村山斉「宇宙は本当にひとつなのか ―最新宇宙論入門」

暗黒物質とは。異次元とは。宇宙の何が分かっていて、何が謎なのか。非常に分かりやすく読みやすい一冊。

知識は無いけど、時々この手の本が無性に読みたくなる。著者の「宇宙の研究をしているととても謙虚な気持ちになります」との言葉通り、スケールの大きさに日常の些事がどうでも良くなる。精神安定剤にも。

世界の放射線被曝地調査

高田純「世界の放射線被曝地調査 ―自ら測定した渾身のレポート」

ルポのようで読み物として面白い。セミパラチンスクなどは有名だが、他にもこれほどの被曝地が地球上にあるというのが結構な衝撃。

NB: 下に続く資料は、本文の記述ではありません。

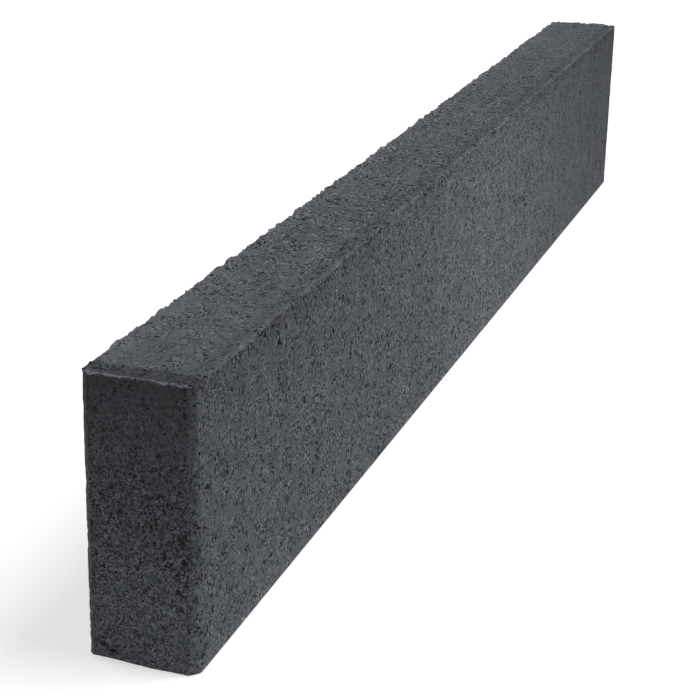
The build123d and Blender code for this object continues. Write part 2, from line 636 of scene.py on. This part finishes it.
def grains(n, at):
    """(each sand grain's tone, the fine grain, specks with sparse black pits of painted shade)."""
    coarse = n.times(n.noise(at.where, 640.0, detail=4.0, roughness=0.95), at.off_end)
    fine = n.noise(at.where, 1750.0, detail=2.0, roughness=0.9)
    grain = n.math("MULTIPLY_ADD", fine, at.on_end, coarse)
    # The cells are bent a little, so that none is straight-sided.
    warp = n.add("TexNoise", None, Vector=at.where, Scale=500.0, Detail=1.0).outputs["Color"]
    bent = n.vector("MULTIPLY_ADD", warp, (0.0018, 0.0018, 0.0018), at.where)
    _, sand, _ = n.cells(bent, 1000.0)
    large_dots = n.dots(bent, 200.0, few=0.84, dark=1.8, light=0.4)
    small_dots = n.dots(bent, 380.0, few=0.3, dark=1.6, light=1.0)
    coarse_dots = n.math("ADD", large_dots, small_dots)
    end_dots = n.times(n.dots(bent, 820.0, few=0.35, dark=0.8, light=0.8), at.on_end)
    dots = n.math("MULTIPLY_ADD", coarse_dots, at.off_end, end_dots)
    # Black pits, painted shade in the pits: the wide ones keep away from the near end, and few are
    # at the far end.
    wide_pits = n.dots(bent, 260.0, few=0.76, dark=3.0, light=0.0)
    wide_pits = n.times(wide_pits, n.span(at.x, -0.44, -0.22))
    narrow_pits = n.dots(bent, 430.0, few=0.70, dark=3.0, light=0.0)
    side_pits = n.math("ADD", wide_pits, narrow_pits)
    side_pits = n.times(side_pits, n.span(at.x, 0.08, 0.36, to_low=1.0, to_high=0.2))
    end_pits = n.times(n.dots(bent, 520.0, few=0.74, dark=3.0, light=0.0), at.on_end)
    black = n.math("MULTIPLY_ADD", side_pits, at.off_end, end_pits)
    return sand, grain, n.math("ADD", dots, black)


def drag_lines(n, at):
    """Upright lines that the mould drags into the long sides, about 0 on average."""
    stretched = n.vector("MULTIPLY", at.where, (1.0, 1.0, 0.08))
    return n.times(n.swing(n.noise(stretched, 330.0, detail=2.0)), at.off_end, at.off_top)


def holes(n, at):
    """(hole, deep_hole, fine_hole): irregular pits for painted shade, thicker in some places than
    in others.
    """
    crowd = n.swing(n.noise(at.where, 42.0, detail=2.0))
    by_edge = n.times(n.span(at.from_top, 0.008, 0.003), n.span(at.from_side, 0.007, 0.002))
    crowding = n.math("MULTIPLY_ADD", by_edge, 0.02, n.times(crowd, 0.22))
    lack = n.noise(at.where, 330.0, detail=3.0, roughness=0.75)
    lack = n.math("SUBTRACT", lack, crowding)
    hole = n.change(n.span(lack, 0.39, 0.34), (at.on_end, -0.6))
    deep_hole = n.change(n.span(lack, 0.36, 0.31), (at.on_end, -0.6))
    fine_lack = n.noise(at.where, 900.0, detail=2.0, roughness=0.7)
    fine_lack = n.math("MULTIPLY_ADD", crowd, -0.12, fine_lack)
    fine_hole = n.times(n.span(fine_lack, 0.36, 0.31), at.on_end)
    return hole, deep_hole, fine_hole


def zones(n, at):
    """Places with a look of their own, each from 0 to 1, most of them painted light or shade."""
    broken = n.span(n.noise(at.where, 210.0, detail=2.0, roughness=0.7), 0.42, 0.56)
    crest_highlight = n.times(n.span(at.from_side, 0.0028, 0.0014), n.span(at.from_top, 0.0034, 0.0022))
    end_crest_highlight = n.times(n.span(at.from_end, 0.0020, 0.0010), n.span(at.from_top, 0.0021, 0.0013))
    below_lip_shade = n.times(n.span(at.from_top, 0.0085, 0.0045), n.span(at.from_top, 0.0016, 0.0028))
    near = at.from_near_end
    shaded_grainy_by_near_end = n.times(n.span(near, 0.0185, 0.0155), n.span(near, 0.0025, 0.0040))
    front_slope_shade = n.times(n.span(at.y, -0.0165, -0.0205), n.span(at.y, -0.0275, -0.0255))
    return SimpleNamespace(
        # Painted highlights on the lip along the long sides and the ends, and on what faces up
        # beside the ends
        crest_highlight=n.times(crest_highlight, n.math("MULTIPLY_ADD", broken, 0.5, 0.5)),
        end_crest_highlight=n.times(end_crest_highlight, at.on_end),
        end_top_highlight=n.times(n.span(at.from_end, 0.0036, 0.0026), n.span(at.nz, 0.25, 0.5)),
        # The upright faces: painted shade just below the lip, the upper part, and painted light
        # from the floor at the foot
        below_lip_shade=n.times(below_lip_shade, at.off_top),
        upper_side=n.times(n.span(at.from_top, 0.034, 0.004), at.off_top),
        foot=n.times(n.span(at.z, 0.009, 0.002), at.off_top),
        # The top: painted shade where it slopes away from the light beside the near end and the
        # visible side, painted light where it slopes towards it by the hidden side, and its near
        # part
        shaded_grainy_by_near_end=n.times(shaded_grainy_by_near_end, at.on_top),
        front_slope_shade=n.times(front_slope_shade, at.on_top),
        back_slope_light=n.times(n.span(at.y, 0.0165, 0.0235), at.on_top),
        calm_top=n.times(at.on_top, n.span(at.x, -0.26, -0.38)),
        # The upper part of the ends, and the lower part, which gets painted light from the floor
        smooth_end=n.times(n.span(at.from_top, 0.070, 0.004), at.on_end),
        low_end=n.times(n.span(at.z, 0.085, 0.03), at.on_end),
    )


def tone_along(n, at):
    """Slow changes in brightness along the kerb, about 1 on average."""
    near_side = n.span(at.x, -0.45, -0.24, to_low=0.15, to_high=0.0)
    far_side = n.span(at.x, 0.2, 0.42, to_low=0.0, to_high=-0.05)
    near_top = n.span(at.x, -0.45, -0.24, to_low=0.05, to_high=0.0)
    tone = n.math("MULTIPLY_ADD", near_side, at.on_side, 1.0)
    tone = n.math("MULTIPLY_ADD", far_side, at.on_side, tone)
    tone = n.math("MULTIPLY_ADD", near_top, at.on_top, tone)
    # Each stretch of the long sides: (middle, half length, change)
    for middle, half_length, amount in ((0.025, 0.07, 0.06), (-0.12, 0.05, -0.07)):
        away = n.math("ABSOLUTE", n.math("SUBTRACT", at.x, middle))
        share = n.times(n.span(away, half_length, 0.0), at.on_side)
        tone = n.math("MULTIPLY_ADD", share, amount, tone)
    return tone


def concrete(half, height):
    """Dry pressed grey concrete with sand grains and dark pits, with painted light and shade.
    half and height are in metres.
    """
    material = bpy.data.materials.new("concrete")
    n = Nodes(material)
    at = surface(n, half, height)
    zone = zones(n, at)
    sand, grain, dots = grains(n, at)
    hole, deep_hole, fine_hole = holes(n, at)
    # The mesh's painted shade in chips, pits, under the lip and in the streaks
    painted_shade = n.add("Attribute", {"attribute_name": PAINTED_SHADE}).outputs["Fac"]
    patches = n.noise(at.where, 9.0, detail=2.0)
    clouds = n.noise(at.where, 75.0, detail=3.0, roughness=0.6)
    paste = n.span(n.noise(at.where, 105.0, detail=3.0, roughness=0.6), 0.46, 0.54)

    # How strong the grain is. It is calmer in patches of smooth paste, on the near part of the
    # top, high on the ends, on the chamfers and far away, and stronger beside the near end.
    strength = n.math("MULTIPLY_ADD", n.change(paste, (at.on_end, -0.45)), -0.68, 1.0)
    strength = n.change(
        strength,
        (zone.shaded_grainy_by_near_end, 0.9),
        (zone.calm_top, -0.3),
        (zone.smooth_end, -0.55),
        (at.on_corner, -0.3),
    )
    strength = n.times(strength, n.span(at.x, 0.08, 0.36, to_low=1.0, to_high=0.56))
    strength = n.times(strength, n.span(at.x, -0.46, -0.2, to_low=0.86, to_high=1.0))

    # Brightness on one grey: grain, patches, clouds, drag lines and specks, then the zones,
    # most of them painted light and shade
    spots = n.math("ADD", n.times(n.swing(sand), 2.1), n.times(n.swing(grain), 6.6))
    bright = n.math("MULTIPLY_ADD", spots, strength, 1.0)
    bright = n.math("ADD", bright, n.times(n.swing(patches), 0.25))
    cloudy = n.math("MULTIPLY_ADD", at.on_end, -0.58, 0.65)
    bright = n.math("ADD", bright, n.times(n.swing(clouds), cloudy))
    bright = n.math("MULTIPLY_ADD", drag_lines(n, at), 0.45, bright)
    bright = n.math("MULTIPLY_ADD", dots, n.math("MINIMUM", strength, 1.0), bright)
    darkest = 0.08
    bright = n.change(
        n.math("MAXIMUM", bright, darkest),
        # Painted shade in the pits
        (hole, -0.4),
        (deep_hole, -0.6),
        # Painted highlight on the lip along the long sides
        (zone.crest_highlight, 0.26),
        # Painted shade just under the lip
        (zone.below_lip_shade, -0.06),
        (zone.upper_side, -0.08),
        # Painted shade and light where the top slopes beside the near end, the visible and the
        # hidden side
        (zone.shaded_grainy_by_near_end, -0.47),
        (zone.front_slope_shade, -0.18),
        (zone.back_slope_light, 0.12),
        # Painted highlights beside the ends and on the lip of the ends
        (zone.end_top_highlight, 0.52),
        (zone.end_crest_highlight, 0.75),
        # Painted shade on the ends, then painted light from the floor low on them
        (at.on_end, -0.24),
        (zone.low_end, 0.13),
        (at.on_corner, -0.1),
        # Painted shade in the ends' fine pits
        (fine_hole, -0.3),
        # Painted light from the floor at the foot
        (zone.foot, 0.12),
        (at.on_top, -0.025),
    )
    # Slow tone along the kerb, then the mesh's painted shade
    bright = n.change(n.times(bright, tone_along(n, at)), (painted_shade, -0.86))
    tint = n.mix("MIX", n.span(clouds, 0.35, 0.65), srgb(90, 92.5, 96), srgb(90, 92.5, 97))
    level = n.add("CombineColor", None, Red=bright, Green=bright, Blue=bright)
    colour = n.mix("MULTIPLY", 1.0, tint, level.outputs[0])

    # Relief in millimetres
    relief = n.math("ADD", grain, n.times(sand, 0.16))
    relief = n.math("SUBTRACT", relief, n.times(n.math("ADD", hole, deep_hole), 0.35))
    bump = n.add("Bump", None, Height=relief, Distance=MM, Strength=0.7)

    shader = n.add(
        "BsdfPrincipled",
        None,
        Base_Color=colour,
        Normal=bump.outputs[0],
        Roughness=0.93,
        Specular_IOR_Level=0.05,
    )
    n.add("OutputMaterial", None, Surface=shader.outputs[0])
    return material


def white_floor(half):
    """A pale floor that the camera sees as white with a soft shadow. half is in metres."""
    material = bpy.data.materials.new("white_floor")
    n = Nodes(material)
    where = n.add("TexCoord").outputs["Object"]
    x, y, _ = n.add("SeparateXYZ", None, Vector=where).outputs
    away_x = n.math("MAXIMUM", n.math("SUBTRACT", n.math("ABSOLUTE", x), half[0]), 0.0)
    away_y = n.math("MAXIMUM", n.math("SUBTRACT", n.math("ABSOLUTE", y), half[1]), 0.0)
    away = n.math("MAXIMUM", away_x, away_y)
    # The light that it throws back is strongest close to the kerb, as from white paper on a
    # darker floor.
    paper = n.mix("MIX", n.span(away, 0.0, 0.30), grey(0.95), grey(0.45))
    pale = n.add("BsdfDiffuse", None, Color=paper)
    seen = n.add("BsdfDiffuse", None, Color=grey(0.5))
    glow = n.add("Emission", None, Color=grey(1.0), Strength=n.span(away, 0.4, 1.4, 0.6, 1.0))
    lit = n.row("AddShader", None, seen.outputs[0], glow.outputs[0])
    both = n.pick(n.seen_as_is(), pale, lit)
    n.add("OutputMaterial", None, Surface=both.outputs[0])
    return material


# Setting, light and camera


def make_floor(half):
    """A wide floor just under the kerb's foot. half is the kerb's half size, in metres."""
    size, drop = 12.0, 0.0003
    mesh = bpy.data.meshes.new("floor")
    plan = ((-size, -size), (size, -size), (size, size), (-size, size))
    mesh.from_pydata([(x, y, -drop) for x, y in plan], [], [(0, 1, 2, 3)])
    floor = bpy.data.objects.new("floor", mesh)
    bpy.context.scene.collection.objects.link(floor)
    mesh.materials.append(white_floor(half))


def make_world():
    """Even light from all round, and white where the camera looks past the floor."""
    world = bpy.data.worlds.new("studio")
    n = Nodes(world)
    light = n.add("Background", None, Color=grey(1.0), Strength=AMBIENT)
    white = n.add("Background", None, Color=grey(1.0), Strength=1.0)
    both = n.pick(n.seen_as_is(), light, white)
    n.add("OutputWorld", None, Surface=both.outputs[0])
    bpy.context.scene.world = world


def soft_box(name, place, aim, size, power):
    """A square white area lamp at place that looks at aim, in metres and watts."""
    data = bpy.data.lights.new(name, "AREA")
    data.shape, data.size, data.energy = "SQUARE", size, power
    lamp = bpy.data.objects.new(name, data)
    lamp.location = place
    lamp.rotation_mode = "QUATERNION"
    lamp.rotation_quaternion = (Vector(aim) - Vector(place)).to_track_quat("-Z", "Y")
    lamp.visible_camera = False
    bpy.context.scene.collection.objects.link(lamp)


def make_lights():
    """A large lamp overhead, one beside each long side and a very weak low one at the near end."""
    soft_box("overhead", (0.2, -1.45, 3.3), (0.0, 0.0, 0.075), 1.6, 102.0)
    soft_box("visible_side", (0.03, -0.40, 0.20), (0.03, 0.0, 0.08), 0.26, 0.72)
    soft_box("low_end", (-0.67, -0.01, 0.055), (-0.5, -0.01, 0.03), 0.1, 0.062)
    soft_box("hidden_side", (0.2, 2.6, 1.2), (0.0, 0.0, 0.075), 1.4, 31.0)


def make_camera():
    """The camera at the photograph's angle."""
    place, aim = Vector(CAMERA_PLACE) * MM, Vector(CAMERA_AIM) * MM
    data = bpy.data.cameras.new("camera")
    data.sensor_width, data.lens = SENSOR_WIDTH, CAMERA_LENS
    data.clip_start, data.clip_end = 0.05, 50.0
    camera = bpy.data.objects.new("camera", data)
    turn = (aim - place).to_track_quat("-Z", "Y").to_matrix().to_4x4()
    roll = Matrix.Rotation(math.radians(-CAMERA_ROLL), 4, "Z")
    camera.matrix_world = Matrix.Translation(place) @ turn @ roll
    bpy.context.scene.collection.objects.link(camera)
    bpy.context.scene.camera = camera


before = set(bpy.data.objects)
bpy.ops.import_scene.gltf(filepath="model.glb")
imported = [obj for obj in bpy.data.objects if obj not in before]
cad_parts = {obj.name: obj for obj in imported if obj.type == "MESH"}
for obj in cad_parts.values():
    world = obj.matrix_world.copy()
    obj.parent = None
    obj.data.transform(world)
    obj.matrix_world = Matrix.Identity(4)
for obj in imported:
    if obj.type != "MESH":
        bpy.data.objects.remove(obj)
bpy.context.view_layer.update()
bpy.context.scene.view_settings.view_transform = "Standard"

make_camera()
make_world()
make_lights()
lowest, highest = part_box(NODE)
make_floor((highest[0], highest[1]))

kerb = make_kerb()
kerb.data.materials.append(concrete((highest[0], highest[1]), highest[2]))
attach(kerb, "root")
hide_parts(NODE)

「結果を住民に知らせることが調査の基本的ルールである」

今、福島県内に調査に入っている学者や市民団体に聞かせてやりたい。

朽ちていった命 ―被曝治療83日間の記録

NHK取材班「朽ちていった命 ―被曝治療83日間の記録」

99年のJCO臨界事故の、事故そのものではなく被曝医療の記録。染色体が壊れ、徐々に人が“朽ちて”いく様子が克明に記されている。医療現場の凄絶さを感じると共に、人の設計図が壊れてしまった時、どんな技術を持ってしてもなす術がない無力感。

原子炉を眠らせ、太陽を呼び覚ませ

森永晴彦「原子炉を眠らせ、太陽を呼び覚ませ」

戦時中から原子核物理学に携わってきた研究者の14年前の提言。原子力の平和利用に理解を示しつつ、脱原発の道を探る。

太陽光という結論はいまや理想主義的すぎる気もするが、日本の原子力防災の甘さの指摘など、JCO事故以前の執筆とは思えない。

宇宙論入門 ―誕生から未来へ

佐藤勝彦「宇宙論入門 ―誕生から未来へ」

新書で入門と付くのは大抵コラム程度の内容で買って損したと思うけど、これは丁寧な仕事。

宇宙スケールの話を考えていると、仕事とか日常の些事なんかどうでも良いやって気分になる。